If you’re new to Math-U-See or need a math refresher, it is important that you watch the DVD and read the Instruction Manual before working with your student.

Tuesday

If the student hasn’t already completed Lesson Practice A, that’s the first assignment. Then the student can continue working on Lesson Practice B. You will want to provide as much support as needed but encourage as much independence as possible. The completion of the B page is generally the fork in the road. If the student is able to complete the B page independently and with confidence, it’s time to check for mastery.

This is very important! My student gets to be the teacher and teach me the concept. I always make sure they build, write, and say it for me. Only after the student can teach back the concepts with confidence and accuracy and can solve problems without using the manipulatives will I move on.

Wednesday-Thursday

If the student did not demonstrate mastery, you should plan on continuing your week with Lesson Practice C and additional practice problems until they are able to work independently.

If I am noticing that they have struggled, are making significant errors when I check their work, or do not teach back with confidence, then I might go ahead and utilize the online worksheet generator, reviewing the DVD and sample problems again as needed.

However, if the student is able to teach back the concept, you can spend these two days on the Systematic Review pages for the lesson. The Systematic Review pages are essential. It’s important that your student work through at least one to apply new concepts in the context of previously learned material and to keep skills sharp.

Friday

If your student has mastered the lesson concepts, it’s time to bring the week to a close. You can administer the lesson test if you would like a record of your student’s achievement; you can also continue with the Application and Enrichment/Honors page to extend learning. Then it’s time to celebrate with your student on a job well done!

We’re presenting Amanda’s ideas as guidelines to get you started. Again, it cannot be stressed enough that Math-U-See is not a “cookie-cutter” program but one that is meant to be adapted to ensure that your child attains mastery. However you choose to modify these guidelines when you are planning your homeschool instruction for the week, keep your eye on your student, not on the calendar. Let your schedule work for you as you use Math-U-See and you will help your student achieve mastery and become a confident problem solver who enjoys math.
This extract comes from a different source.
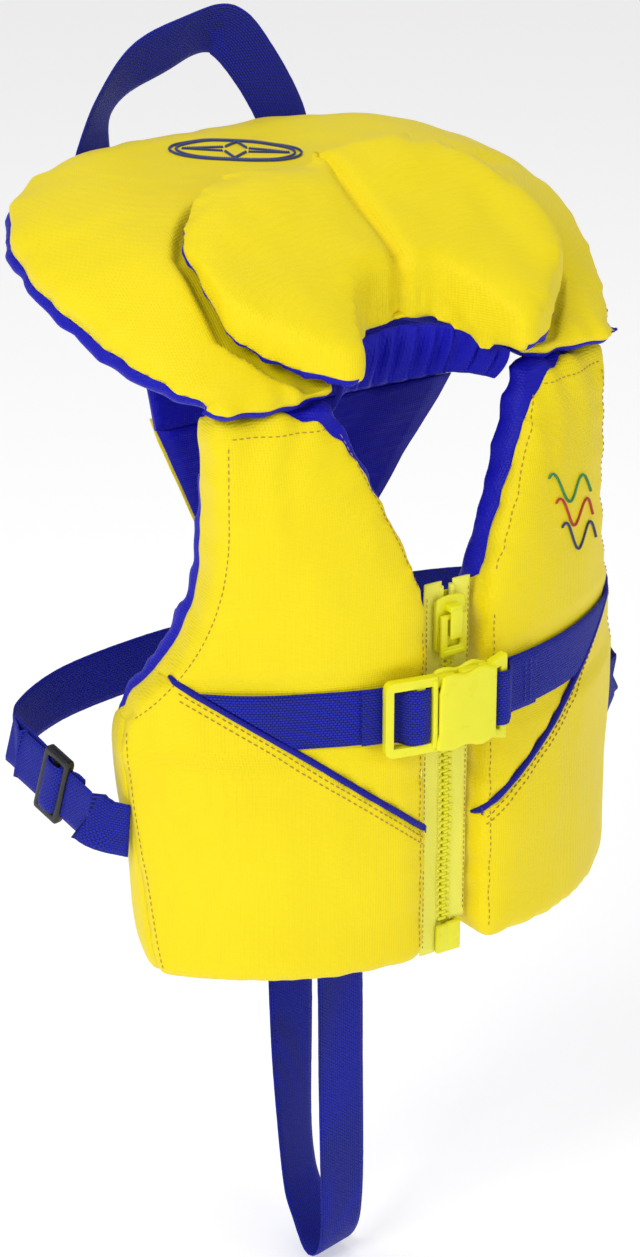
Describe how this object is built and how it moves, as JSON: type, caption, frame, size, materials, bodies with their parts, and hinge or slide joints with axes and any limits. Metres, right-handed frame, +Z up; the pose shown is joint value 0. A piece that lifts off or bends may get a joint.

Get a free consultation from a Math-U-See expert.



About Jean Soyke

Jean Soyke is a certified elementary educator with specialties in math and curriculum development. She taught in both public and private schools before homeschooling her four children, grades K-12.


3 thoughts on “How Do You Use Math-U-See? [Lesson Plan]

  1. Julie Jordan

    I appreciate this example. I don’t think we will switch to a schedule because our weekly schedule varies greatly.
    Our method:
    I have 5 kids all at different levels. It can be tricky to remember who is where at mastery of what, while still giving an individual math education. Some love to tackle lots of work on car rides or in waiting rooms. Others work late into the night with a flashlight. My 5 yr old in Alpha chooses to do one worksheet every morning before he eats his cereal.

    We staple a chapter with its enrichment and test. Each kid keeps a personal clipboard. They receive their ‘clipboard packet’ after carefully learning the lesson. I get around to checking their packet at night or sitting right with them, and they fix every incorrect problem. (Also, never skipping mental math) Every day they all have to spend some time doing some math. We allow an hour of video games for every completed chapter. Some chapters get done in a single day! Younger kids and hard chapters require more parental involvement, while older kids and easier chapters tend to be self directed. We follow the mottos of “as long as you made some progress today” and “math when you feel like it”. We average a chapter a week. For us, skipping worksheets doesn’t work because it is tempting to skip too many, and we require accountability. We say, “We are a Math-U-See Family.” They know their math work makes us proud and they count how many books are left until Calculus.
    Stapling a chapter helps remind me of their mastery progress for the chapter as we get deeper into it; without carrying around a whole workbook. I love ideas like that, can you list more?
    Reading this blog helps me with my kiddos. It’s encouraging and helps troubleshoot issues.